Dataset extract
/---
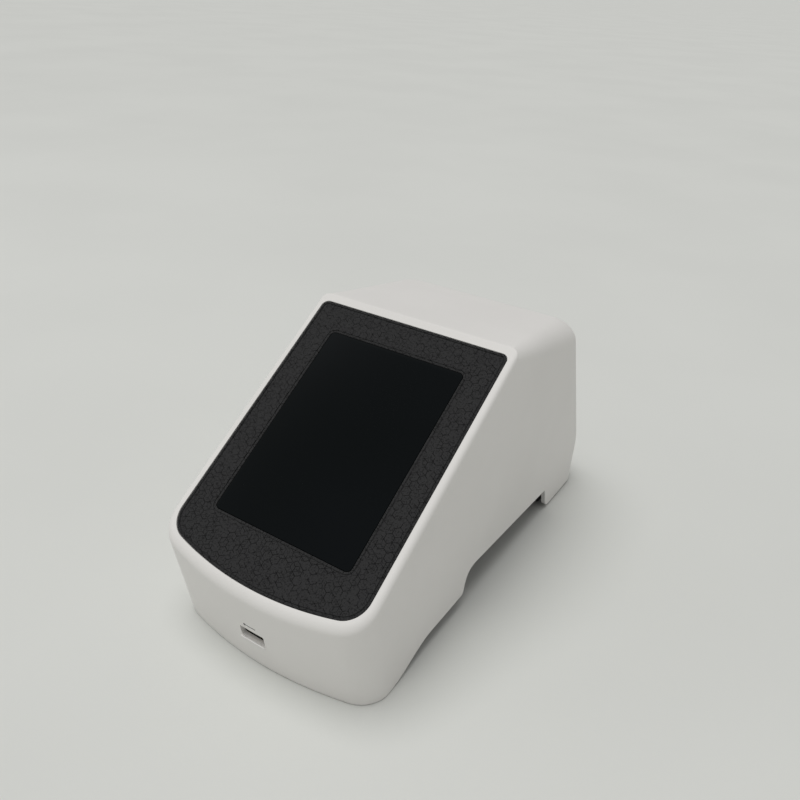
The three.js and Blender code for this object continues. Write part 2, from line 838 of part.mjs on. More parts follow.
const powerFrame = new THREE.Group();
powerFrame.position.set(0, powerBoardY, 0);
assembly.add(powerFrame);
add('power_board', powerBoard(), finish.board, powerFrame).position.z = powerBoardZ;

const spacerHeight = powerBoardZ - trayFloor - trayWall - 2 * fitGap;
for (const [end, sideY] of [['front', -1], ['rear', 1]]) {
  for (const [side, sideX] of [['left', -1], ['right', 1]]) {
    const spacer = rod(spacerRadius, 0, spacerHeight, 0, 0, 6);
    const mesh = add(`board_spacer_${end}_${side}`, spacer, finish.brass, powerFrame);
    mesh.position.set(sideX * spacerX, sideY * spacerY, trayFloor + trayWall + fitGap);
  }
}

// An EE core with its wound bobbin on the middle limb
const coreWidth = 42;
const coreDepth = 15;
const coreHeight = 42;
const limb = 7;
const windingBulge = 14;
const windingCorner = 6;

// Places on the power board, from its middle
const transformerPlace = [-18, -20];
const heatSinkPlace = [32, 6];
const capacitorPlaces = { left: [-30, 24], right: [-4, 24] };

function transformerCore() {
  const block = solid(box(coreWidth, coreDepth, coreHeight));
  const windowWidth = (coreWidth - 4 * limb) / 2;
  const windows = [-1, 1].map((side) => (
    box(windowWidth, coreDepth + cutBelow, coreHeight - 2 * limb, side * (limb + windowWidth / 2), 0, limb)
  ));
  return cut(block, ...windows);
}

function transformerWinding() {
  const height = coreHeight - 2 * limb - 2 * fitGap;
  const outside = coreWidth - 2 * limb - 2 * fitGap;
  const coil = solid(roundedPlate(outside, coreDepth + windingBulge, windingCorner, 0, height));
  const limbHole = box(
    2 * limb + 2 * fitGap, coreDepth + 2 * fitGap, height + 2 * cutAbove, 0, 0, -cutAbove,
  );
  return cut(coil, limbHole);
}

add('transformer_core', transformerCore(), finish.ferrite, powerFrame)
  .position.set(...transformerPlace, deckZ);
add('transformer_winding', transformerWinding(), finish.winding, powerFrame)
  .position.set(...transformerPlace, deckZ + limb + fitGap);

const sink = { length: 70, height: 30, spine: 3, finCount: 7, fin: 1.4, finReach: 14, pitch: 4 };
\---
Set down every line of the listing above again, exactly as given.

Result of this task
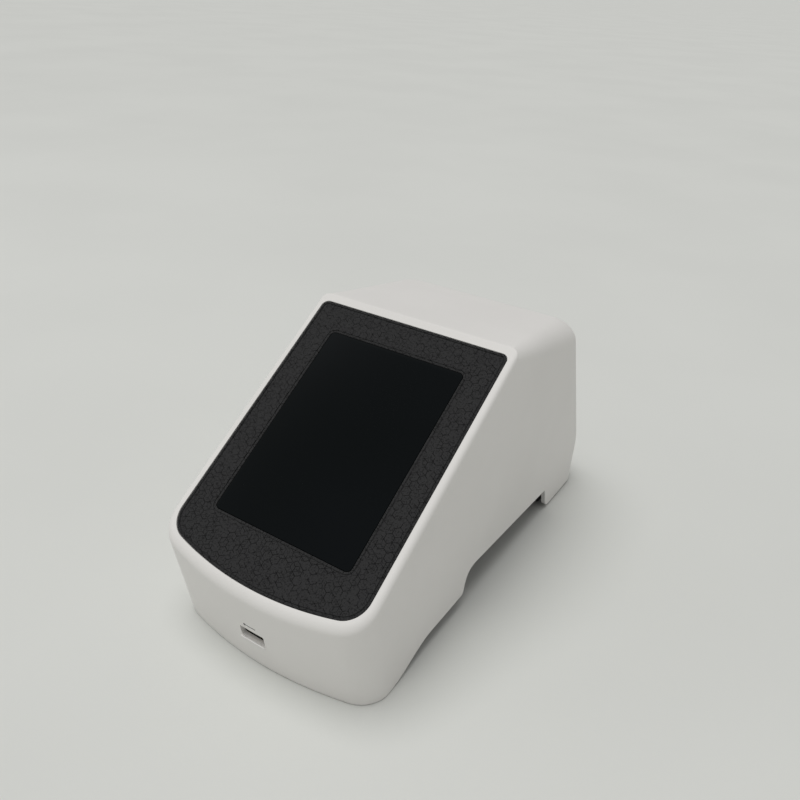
The three.js and Blender code for this object continues. Write part 2, from line 838 of part.mjs on. More parts follow.
const powerFrame = new THREE.Group();
powerFrame.position.set(0, powerBoardY, 0);
assembly.add(powerFrame);
add('power_board', powerBoard(), finish.board, powerFrame).position.z = powerBoardZ;

const spacerHeight = powerBoardZ - trayFloor - trayWall - 2 * fitGap;
for (const [end, sideY] of [['front', -1], ['rear', 1]]) {
  for (const [side, sideX] of [['left', -1], ['right', 1]]) {
    const spacer = rod(spacerRadius, 0, spacerHeight, 0, 0, 6);
    const mesh = add(`board_spacer_${end}_${side}`, spacer, finish.brass, powerFrame);
    mesh.position.set(sideX * spacerX, sideY * spacerY, trayFloor + trayWall + fitGap);
  }
}

// An EE core with its wound bobbin on the middle limb
const coreWidth = 42;
const coreDepth = 15;
const coreHeight = 42;
const limb = 7;
const windingBulge = 14;
const windingCorner = 6;

// Places on the power board, from its middle
const transformerPlace = [-18, -20];
const heatSinkPlace = [32, 6];
const capacitorPlaces = { left: [-30, 24], right: [-4, 24] };

function transformerCore() {
  const block = solid(box(coreWidth, coreDepth, coreHeight));
  const windowWidth = (coreWidth - 4 * limb) / 2;
  const windows = [-1, 1].map((side) => (
    box(windowWidth, coreDepth + cutBelow, coreHeight - 2 * limb, side * (limb + windowWidth / 2), 0, limb)
  ));
  return cut(block, ...windows);
}

function transformerWinding() {
  const height = coreHeight - 2 * limb - 2 * fitGap;
  const outside = coreWidth - 2 * limb - 2 * fitGap;
  const coil = solid(roundedPlate(outside, coreDepth + windingBulge, windingCorner, 0, height));
  const limbHole = box(
    2 * limb + 2 * fitGap, coreDepth + 2 * fitGap, height + 2 * cutAbove, 0, 0, -cutAbove,
  );
  return cut(coil, limbHole);
}

add('transformer_core', transformerCore(), finish.ferrite, powerFrame)
  .position.set(...transformerPlace, deckZ);
add('transformer_winding', transformerWinding(), finish.winding, powerFrame)
  .position.set(...transformerPlace, deckZ + limb + fitGap);

const sink = { length: 70, height: 30, spine: 3, finCount: 7, fin: 1.4, finReach: 14, pitch: 4 };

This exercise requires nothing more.